■ **DATA SECTION**

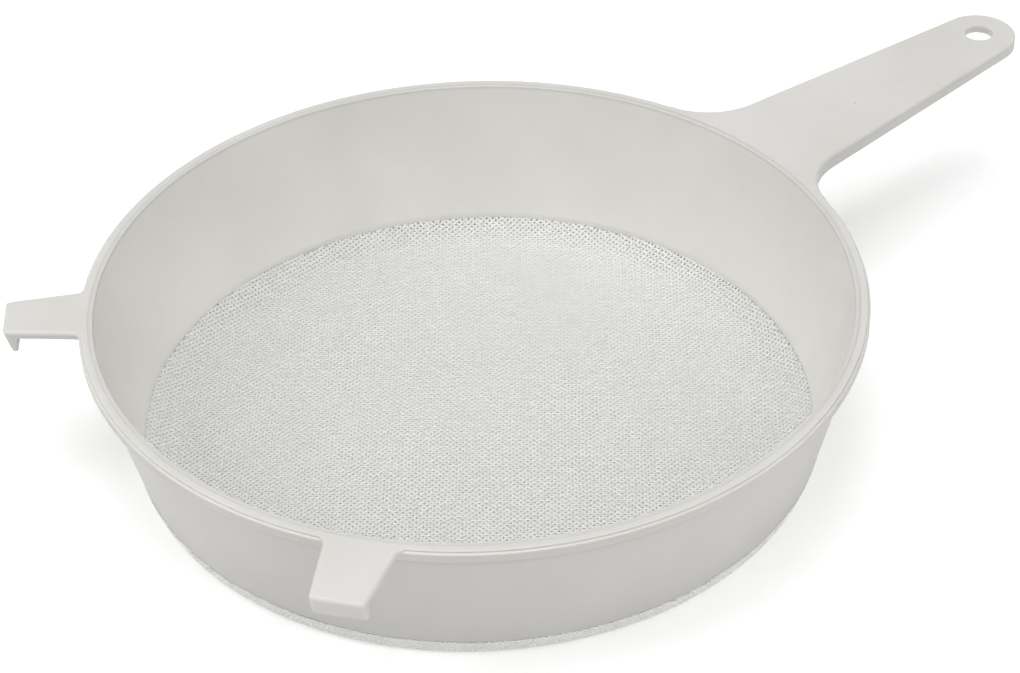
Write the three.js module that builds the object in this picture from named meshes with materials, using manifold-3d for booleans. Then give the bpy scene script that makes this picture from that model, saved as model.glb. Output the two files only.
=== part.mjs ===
// A double sieve strainer for honey, in millimetres, +Z up.
//
// The outer sieve is one moulding: a tapered wall with a flat rim, a long handle and two bucket hooks.
// A fine mesh tray closes its foot. The inner sieve is a plain tapered ring with a coarse mesh tray,
// which drops into the outer sieve and stands on a ledge at the foot of its wall.
//
// The origin is on the sieves' axis at the underside of the fine mesh, where the strainer stands.
// The handle lies along +X, and the hooks are on the far side of the rim from it.

import * as THREE from 'three';
import { mergeVertices } from 'three/addons/utils/BufferGeometryUtils.js';
import Module from 'manifold-3d';

const wasm = await Module();
wasm.setup();

// Shared sizes
const RING_SEGMENTS = 96;
const ARC_SEGMENTS = 6;
const OVERCUT = 1;

// Outer sieve: rim and wall
const RIM_TOP = 53;
const RIM_RADIUS = 125;
const RIM_DEPTH = 3.9;
const RIM_STEP_WIDTH = 0.8;
const RIM_STEP_DEPTH = 0.7;
const WALL_FOOT = 4.75;
const WALL_FOOT_INNER_RADIUS = 110.3;
const WALL_SLOPE = 0.2408;
const WALL_WIDTH = 1.3;
const LEDGE_INNER_RADIUS = 109.5;
const LEDGE_DEPTH = 1;
const TONGUE_ROOT_RADIUS = 119;

// Handle
const HOLE_X = 233.5;
const HOLE_RADIUS = 5;
const HANDLE_TIP_RADIUS = 13.1;
const HANDLE_TAPER = THREE.MathUtils.degToRad(4.6);
const HANDLE_FILLET = 24;
const HANDLE_DEPTH = 5.6;
const HANDLE_PLATE = 2.9;
const HANDLE_SKIRT = 2;
const RIB_WIDTH = 1.6;
const RIB_TO_HOLE = 9;
const CROSS_RIB_COUNT = 3;
const CROSS_RIB_START = 152;
const CROSS_RIB_PITCH = 25;

// Bucket hooks
const HOOK_ANGLES = [144, -144].map(THREE.MathUtils.degToRad);
const HOOK_REACH = 148.5;
const HOOK_END_HALF_WIDTH = 8;
const HOOK_TAPER = THREE.MathUtils.degToRad(7);
const HOOK_FILLET = 3;
const HOOK_ROOT_RADIUS = 122.4;
const HOOK_PLATE = 3;
const HOOK_DEPTH = 8;
const HOOK_LIP_FOOT = 2.2;
const HOOK_LIP_LEAN = THREE.MathUtils.degToRad(17);
const HOOK_EDGE = 0.8;

// Fine mesh tray
const FINE_RADIUS = 110.2;
const FINE_THICKNESS = 0.5;
const FINE_CORNER = 2;
const SEAT_GAP = 0.3;

// Inner sieve: ring and coarse mesh tray
const INNER_GAP = 0.4;
const INNER_WALL_WIDTH = 1.1;
const INNER_TOP = 52.5;
const COARSE_RADIUS = 109.1;
const COARSE_THICKNESS = 0.7;
const COARSE_CORNER = 1.5;
const COARSE_UNDERSIDE = 1.4;

const plastic = { color: 0xe8e7e0, roughness: 0.45, metalness: 0 };
const nylon = { color: 0xf0efea, roughness: 0.55, metalness: 0 };

const wallInnerRadius = (z) => WALL_FOOT_INNER_RADIUS + WALL_SLOPE * (z - WALL_FOOT);
const wallOuterRadius = (z) => wallInnerRadius(z) + WALL_WIDTH;

// A body of revolution about Z from a profile of [radius, height] points, listed counter-clockwise.
function revolve(profile) {
  const points = profile.map(([radius, height]) => new THREE.Vector2(radius, height));
  return new THREE.LatheGeometry(points, RING_SEGMENTS).rotateX(Math.PI / 2);
}

// A flat outline in the XY plane, raised from one height to another.
function prism(shape, low, high) {
  const options = { depth: high - low, bevelEnabled: false, curveSegments: ARC_SEGMENTS };
  return new THREE.ExtrudeGeometry(shape, options).translate(0, 0, low);
}

function block(low, high) {
  const size = high.map((value, axis) => value - low[axis]);
  const middle = high.map((value, axis) => (value + low[axis]) / 2);
  return new THREE.BoxGeometry(...size).translate(...middle);
}

function disc(x, radius, low, high) {
  const outline = new THREE.Shape().absarc(x, 0, radius, 0, 2 * Math.PI);
  return prism(outline, low, high);
}

function toSolid(geometry) {
  const bare = geometry.clone();
  bare.deleteAttribute('normal');
  bare.deleteAttribute('uv');
  const merged = mergeVertices(bare);
  return new wasm.Manifold(new wasm.Mesh({
    numProp: 3,
    vertProperties: Float32Array.from(merged.attributes.position.array),
    triVerts: Uint32Array.from(merged.index.array),
  }));
}

function toGeometry(solid) {
  const mesh = solid.getMesh();
  const geometry = new THREE.BufferGeometry();
  geometry.setAttribute('position', new THREE.BufferAttribute(mesh.vertProperties, 3));
  geometry.setIndex(new THREE.BufferAttribute(mesh.triVerts, 1));
  geometry.computeVertexNormals();
  return geometry;
}

// The plan outline of a tongue that grows out of the rim along +X. Its straight sides stand `half` from
// the point (endX, 0), open by `taper` towards the rim, and run into the rim through concave fillets.
// `inset` draws the same outline that far inside itself. A round end is an arc about (endX, 0).
function tongueOutline({ endX, half, taper, fillet, roundEnd, inset = 0 }) {
  const normal = new THREE.Vector2(Math.sin(taper), Math.cos(taper));
  const toRim = new THREE.Vector2(-Math.cos(taper), Math.sin(taper));
  const end = new THREE.Vector2(endX, 0);
  const near = end.clone().addScaledVector(normal, half + fillet);
  const along = near.dot(toRim);
  const reachSquared = near.lengthSq() - (RIM_RADIUS + fillet) ** 2;
  const travel = -along - Math.sqrt(along ** 2 - reachSquared);
  const centre = near.addScaledVector(toRim, travel);
  const filletRadius = fillet + inset;
  const sideHalf = half - inset;
  const rimAngle = centre.angle();
  const root = centre.clone().setLength(TONGUE_ROOT_RADIUS);
  const sideAngle = Math.PI / 2 + taper;
  const tipAngle = Math.PI / 2 - taper;

  const shape = new THREE.Shape();
  shape.moveTo(root.x, -root.y);
  shape.absarc(centre.x, -centre.y, filletRadius, Math.PI - rimAngle, sideAngle, true);
  if (roundEnd) {
    shape.absarc(endX, 0, sideHalf, -tipAngle, tipAngle, false);
  } else {
    const corner = sideHalf / Math.cos(taper);
    shape.lineTo(endX, -corner);
    shape.lineTo(endX, corner);
  }
  shape.absarc(centre.x, centre.y, filletRadius, -sideAngle, rimAngle - Math.PI, true);
  shape.lineTo(root.x, root.y);
  shape.closePath();
  return shape;
}

function handleOutline(inset) {
  return tongueOutline({
    endX: HOLE_X,
    half: HANDLE_TIP_RADIUS,
    taper: HANDLE_TAPER,
    fillet: HANDLE_FILLET,
    roundEnd: true,
    inset,
  });
}

// The handle is an inverted channel: a top plate with a skirt, stiffened by ribs, and a hole in its tip.
function handleSolid() {
  const underside = RIM_TOP - HANDLE_DEPTH;
  const plateUnderside = RIM_TOP - HANDLE_PLATE;
  const ribTop = RIM_TOP - HANDLE_PLATE / 2;
  const outer = toSolid(prism(handleOutline(0), underside, RIM_TOP));
  const channel = toSolid(prism(handleOutline(HANDLE_SKIRT), underside - OVERCUT, plateUnderside));
  const halfRib = RIB_WIDTH / 2;
  const spineEnd = HOLE_X - RIB_TO_HOLE;
  let ribs = toSolid(block([TONGUE_ROOT_RADIUS, -halfRib, underside], [spineEnd, halfRib, ribTop]));
  for (let index = 0; index < CROSS_RIB_COUNT; index += 1) {
    const x = CROSS_RIB_START + index * CROSS_RIB_PITCH;
    const low = [x - halfRib, -HANDLE_FILLET, underside];
    const high = [x + halfRib, HANDLE_FILLET, ribTop];
    ribs = ribs.add(toSolid(block(low, high)));
  }
  const hole = toSolid(disc(HOLE_X, HOLE_RADIUS, underside - OVERCUT, RIM_TOP + OVERCUT));
  return outer.subtract(channel).add(ribs.intersect(outer)).subtract(hole);
}

// A hook is a plate level with the rim. Its end turns down into a lip whose outer face leans back, and
// whose inner face is upright.
function hookSolid(angle) {
  const outline = tongueOutline({
    endX: HOOK_REACH,
    half: HOOK_END_HALF_WIDTH,
    taper: HOOK_TAPER,
    fillet: HOOK_FILLET,
    roundEnd: false,
  });
  const foot = RIM_TOP - HOOK_DEPTH;
  const plateUnderside = RIM_TOP - HOOK_PLATE;
  const edgeHeight = RIM_TOP - HOOK_EDGE;
  const outerFace = (z) => HOOK_REACH - Math.tan(HOOK_LIP_LEAN) * (edgeHeight - z);
  const innerFace = outerFace(foot) - HOOK_LIP_FOOT;
  const footBevel = HOOK_LIP_FOOT / 4;
  const section = new THREE.Shape();
  section.moveTo(HOOK_ROOT_RADIUS, RIM_TOP);
  section.lineTo(HOOK_ROOT_RADIUS, plateUnderside);
  section.lineTo(innerFace, plateUnderside);
  section.lineTo(innerFace, foot + footBevel);
  section.lineTo(innerFace + footBevel, foot);
  section.lineTo(outerFace(foot) - footBevel, foot);
  section.lineTo(outerFace(foot + footBevel), foot + footBevel);
  section.lineTo(HOOK_REACH, edgeHeight);
  section.lineTo(HOOK_REACH - HOOK_EDGE, RIM_TOP);
  section.closePath();
  const halfLength = HOOK_END_HALF_WIDTH * 2;
  const bar = prism(section, -halfLength, halfLength).rotateX(Math.PI / 2).rotateZ(angle);
  const plan = prism(outline, foot - OVERCUT, RIM_TOP + OVERCUT).rotateZ(angle);
  return toSolid(bar).intersect(toSolid(plan));
}

function outerSieveBody() {
  const rimUnderside = RIM_TOP - RIM_DEPTH;
  const stepRadius = RIM_RADIUS - RIM_STEP_WIDTH;
  const stepHeight = RIM_TOP - RIM_STEP_DEPTH;
  const filled = toSolid(revolve([
    [0, WALL_FOOT],
    [wallOuterRadius(WALL_FOOT), WALL_FOOT],
    [wallOuterRadius(rimUnderside), rimUnderside],
    [RIM_RADIUS, rimUnderside],
    [RIM_RADIUS, stepHeight],
    [stepRadius, stepHeight],
    [stepRadius, RIM_TOP],
    [0, RIM_TOP],
  ]));
  const ledge = WALL_FOOT + LEDGE_DEPTH;
  const hollow = toSolid(revolve([
    [0, WALL_FOOT - OVERCUT],
    [LEDGE_INNER_RADIUS, WALL_FOOT - OVERCUT],
    [LEDGE_INNER_RADIUS, ledge],
    [wallInnerRadius(ledge), ledge],
    [wallInnerRadius(RIM_TOP + OVERCUT), RIM_TOP + OVERCUT],
    [0, RIM_TOP + OVERCUT],
  ]));
  let body = filled.add(handleSolid());
  for (const angle of HOOK_ANGLES) {
    body = body.add(hookSolid(angle));
  }
  return toGeometry(body.subtract(hollow));
}

// A round tray of even thickness with a rounded corner, from its underside up to its open top.
function tray({ radius, thickness, corner, underside, top }) {
  const outside = [];
  const inside = [];
  for (let step = 0; step <= ARC_SEGMENTS; step += 1) {
    const angle = (step / ARC_SEGMENTS) * Math.PI / 2;
    const across = Math.sin(angle);
    const down = Math.cos(angle);
    const centre = [radius - corner, underside + corner];
    outside.push([centre[0] + corner * across, centre[1] - corner * down]);
    const innerCorner = corner - thickness;
    inside.unshift([centre[0] + innerCorner * across, centre[1] - innerCorner * down]);
  }
  return revolve([
    [0, underside],
    ...outside,
    [radius, top],
    [radius - thickness, top],
    ...inside,
    [0, underside + thickness],
  ]);
}

function fineMeshTray() {
  return tray({
    radius: FINE_RADIUS,
    thickness: FINE_THICKNESS,
    corner: FINE_CORNER,
    underside: 0,
    top: WALL_FOOT - SEAT_GAP,
  });
}

const innerSieveFoot = WALL_FOOT + LEDGE_DEPTH + SEAT_GAP;

function innerSieveRing() {
  const outer = (z) => wallInnerRadius(z) - INNER_GAP;
  const inner = (z) => outer(z) - INNER_WALL_WIDTH;
  return revolve([
    [inner(innerSieveFoot), innerSieveFoot],
    [outer(innerSieveFoot), innerSieveFoot],
    [outer(INNER_TOP), INNER_TOP],
    [inner(INNER_TOP), INNER_TOP],
    [inner(innerSieveFoot), innerSieveFoot],
  ]);
}

function coarseMeshTray() {
  return tray({
    radius: COARSE_RADIUS,
    thickness: COARSE_THICKNESS,
    corner: COARSE_CORNER,
    underside: COARSE_UNDERSIDE,
    top: innerSieveFoot - SEAT_GAP,
  });
}

function named(name, geometry, material) {
  const mesh = new THREE.Mesh(geometry, new THREE.MeshStandardMaterial(material));
  mesh.name = name;
  return mesh;
}

const outerSieve = new THREE.Group();
outerSieve.add(named('outer_sieve_body', outerSieveBody(), plastic));
outerSieve.add(named('fine_mesh_tray', fineMeshTray(), nylon));

const innerSieve = new THREE.Group();
innerSieve.add(named('inner_sieve_ring', innerSieveRing(), plastic));
innerSieve.add(named('coarse_mesh_tray', coarseMeshTray(), nylon));

const strainer = new THREE.Group();
strainer.add(outerSieve, innerSieve);

export default strainer;
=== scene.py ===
"""The looks of a double sieve strainer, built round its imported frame.

The moulded pieces are rebuilt with rounded edges, and both meshes are woven thread by thread.
Lengths are in millimetres until a mesh is made, which is in metres.
"""

import math

import bmesh
import bpy
import numpy as np
from mathutils import Matrix, Vector


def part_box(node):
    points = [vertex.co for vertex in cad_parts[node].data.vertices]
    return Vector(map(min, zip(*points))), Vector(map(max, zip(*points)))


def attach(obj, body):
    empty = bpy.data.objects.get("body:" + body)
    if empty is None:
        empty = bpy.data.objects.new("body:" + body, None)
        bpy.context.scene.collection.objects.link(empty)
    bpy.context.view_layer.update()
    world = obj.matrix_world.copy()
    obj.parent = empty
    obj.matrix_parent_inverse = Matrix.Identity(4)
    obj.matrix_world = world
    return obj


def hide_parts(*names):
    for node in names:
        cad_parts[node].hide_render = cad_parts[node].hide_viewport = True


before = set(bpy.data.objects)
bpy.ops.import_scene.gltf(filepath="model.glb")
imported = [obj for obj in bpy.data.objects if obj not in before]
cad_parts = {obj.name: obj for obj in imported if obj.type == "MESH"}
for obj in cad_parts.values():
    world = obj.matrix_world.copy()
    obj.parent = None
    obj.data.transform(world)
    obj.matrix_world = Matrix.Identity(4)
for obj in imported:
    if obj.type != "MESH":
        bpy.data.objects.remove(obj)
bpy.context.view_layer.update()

MM = 0.001

# Sizes read from the frame
BODY_LOW, BODY_HIGH = (np.array(corner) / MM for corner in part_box("outer_sieve_body"))
RING_LOW, RING_HIGH = (np.array(corner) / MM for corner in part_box("inner_sieve_ring"))
FINE_LOW, FINE_HIGH = (np.array(corner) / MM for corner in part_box("fine_mesh_tray"))
COARSE_LOW, COARSE_HIGH = (np.array(corner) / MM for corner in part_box("coarse_mesh_tray"))

RIM_RADIUS = BODY_HIGH[1]
RIM_TOP = BODY_HIGH[2]
WALL_FOOT = BODY_LOW[2]
HANDLE_REACH = BODY_HIGH[0]
INNER_TOP = RING_HIGH[2]
INNER_FOOT = RING_LOW[2]
INNER_TOP_RADIUS = RING_HIGH[1]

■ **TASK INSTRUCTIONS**
What are the exact lines from the beginning of the material through the line containing "const TONGUE_ROOT_RADIUS = 119;"? Write out those lines alone.

■ **SOLUTION TO THE EXERCISE**
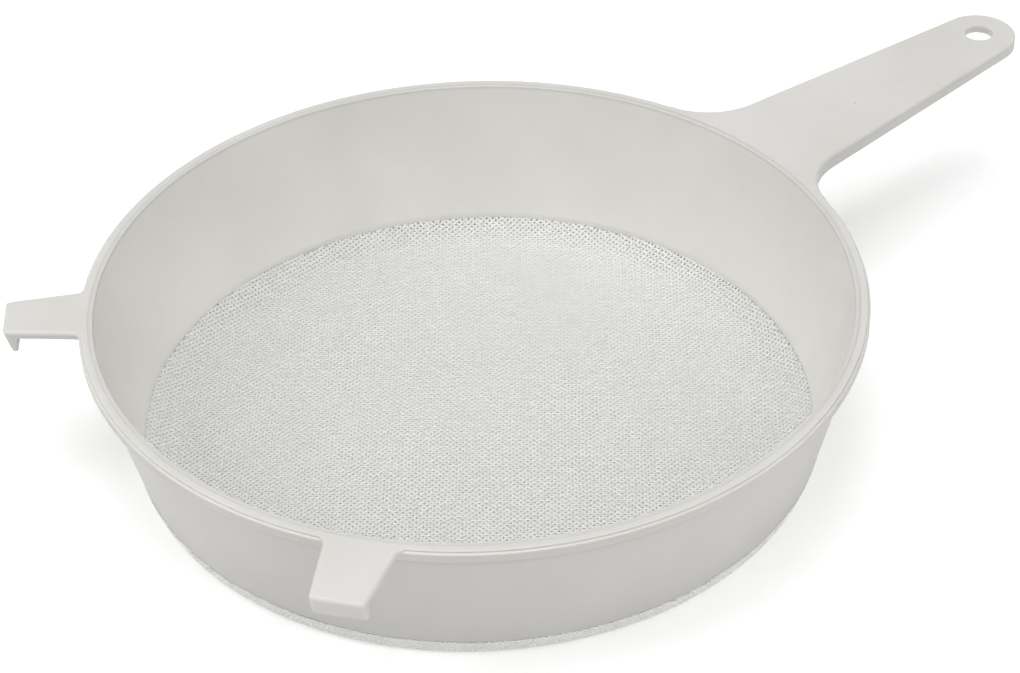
Write the three.js module that builds the object in this picture from named meshes with materials, using manifold-3d for booleans. Then give the bpy scene script that makes this picture from that model, saved as model.glb. Output the two files only.
=== part.mjs ===
// A double sieve strainer for honey, in millimetres, +Z up.
//
// The outer sieve is one moulding: a tapered wall with a flat rim, a long handle and two bucket hooks.
// A fine mesh tray closes its foot. The inner sieve is a plain tapered ring with a coarse mesh tray,
// which drops into the outer sieve and stands on a ledge at the foot of its wall.
//
// The origin is on the sieves' axis at the underside of the fine mesh, where the strainer stands.
// The handle lies along +X, and the hooks are on the far side of the rim from it.

import * as THREE from 'three';
import { mergeVertices } from 'three/addons/utils/BufferGeometryUtils.js';
import Module from 'manifold-3d';

const wasm = await Module();
wasm.setup();

// Shared sizes
const RING_SEGMENTS = 96;
const ARC_SEGMENTS = 6;
const OVERCUT = 1;

// Outer sieve: rim and wall
const RIM_TOP = 53;
const RIM_RADIUS = 125;
const RIM_DEPTH = 3.9;
const RIM_STEP_WIDTH = 0.8;
const RIM_STEP_DEPTH = 0.7;
const WALL_FOOT = 4.75;
const WALL_FOOT_INNER_RADIUS = 110.3;
const WALL_SLOPE = 0.2408;
const WALL_WIDTH = 1.3;
const LEDGE_INNER_RADIUS = 109.5;
const LEDGE_DEPTH = 1;
const TONGUE_ROOT_RADIUS = 119;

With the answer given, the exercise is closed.